Official blog for the book "Just Behind the Door"

How Do You Define Success?

What if your life at this exact moment is trying to teach you a lesson about genuine success and happiness. What do you think that lesson would be? What would you defined as success in your life? Is it highly individualistic or amazingly similar to others?

Early on in life we may hear people defining success as achieving the dream job, acquiring wealth, a multitude of friends and being able to call their own shots? In my decades of living this list sounds like a work of fiction rather than real life. We hear a similar type of thinking when someone says, ‘If I could only win the lottery I would buy…go…and do… and then I would be happy.’ Not really, the research is quite clear, most people who win the lottery end up worse off both financially and emotionally later in life. They do not deem their lives to have been happy or successful even with the windfall of money. Why is that? Maybe success in life is simpler than we think.

The people I know who are successful have worked hard, very hard in fact, to achieve something. They understand the need to delay their own gratification while working toward a longer term goal. Friends? They do not have a multitude of friends but a few very close friends and family that care deeply about them. They didn’t win the lottery but won something even better – confidence and pride in themselves. For them, success was not bought or sold but earned. There is no quick fix to success. They can see with pride the impact they have been able to make on others through their hard work. They have remained humble regardless of their accomplishments. Untouched by triumph and untroubled my failure. Challenges are viewed by them as opportunities from which to grow and learn. They realize that everyone has issues throughout their lives and that they did not draw the short straw. There is simply no inoculation available that allows immunity from life challenges or tragedies. We all receive exactly what we signed up for in this life – no more no less. Blaming others? Never…they accept responsibility for things that happen and realize that by blaming others they will never mature into adulthood. Age is a given, growing up is optional.
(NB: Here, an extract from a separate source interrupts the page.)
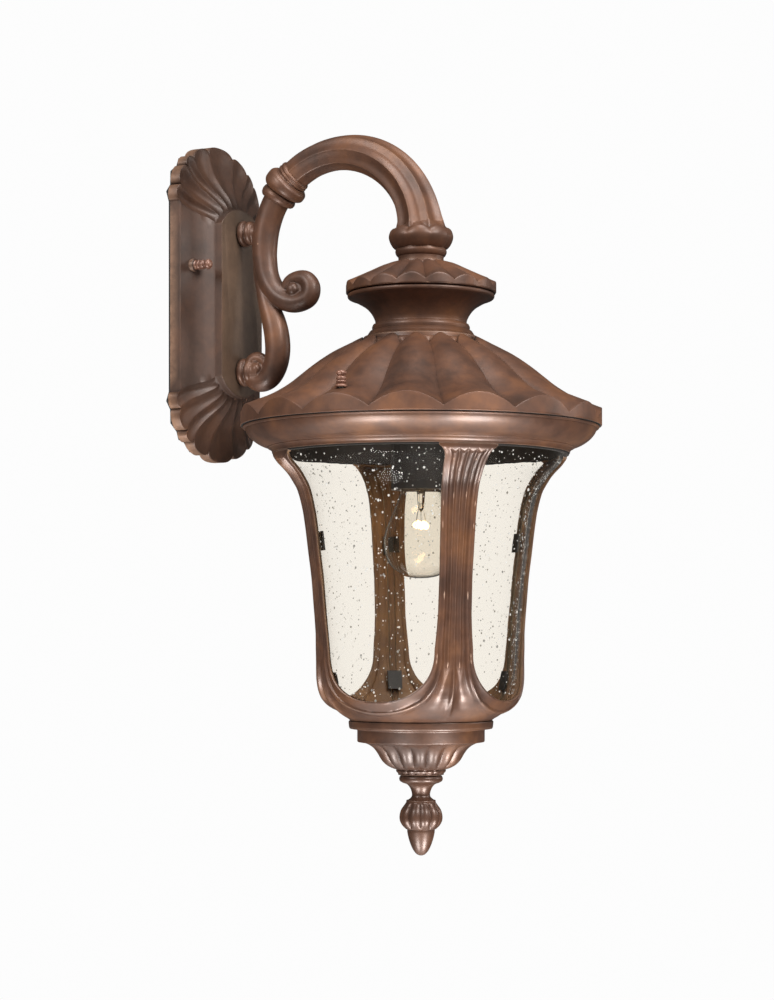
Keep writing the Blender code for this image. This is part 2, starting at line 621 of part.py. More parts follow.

Research verifies these observations. When successful people have been interviewed in an attempt to understand how they achieved their success the answers were surprisingly simple. Hard work, integrity, caring for others, and working toward a vision and goals that they had set and reset became their mantra throughout their lives. There was no magic bullet, no Santa Claus, no winning lottery number but rather the daily, weekly, monthly and yearly work it takes to make a difference and achieve happiness and success.

Have a great few days!

Comments on: "How Do You Define Success?" (1)

  1. So much wisdom. We can all learn a lot from this blog. We will print this and read it daiy as a reminder that again it is my responsibilty to take care of me not worry about other people and what or how they choose to live thier life. Life is just one lesson after another. Thanks!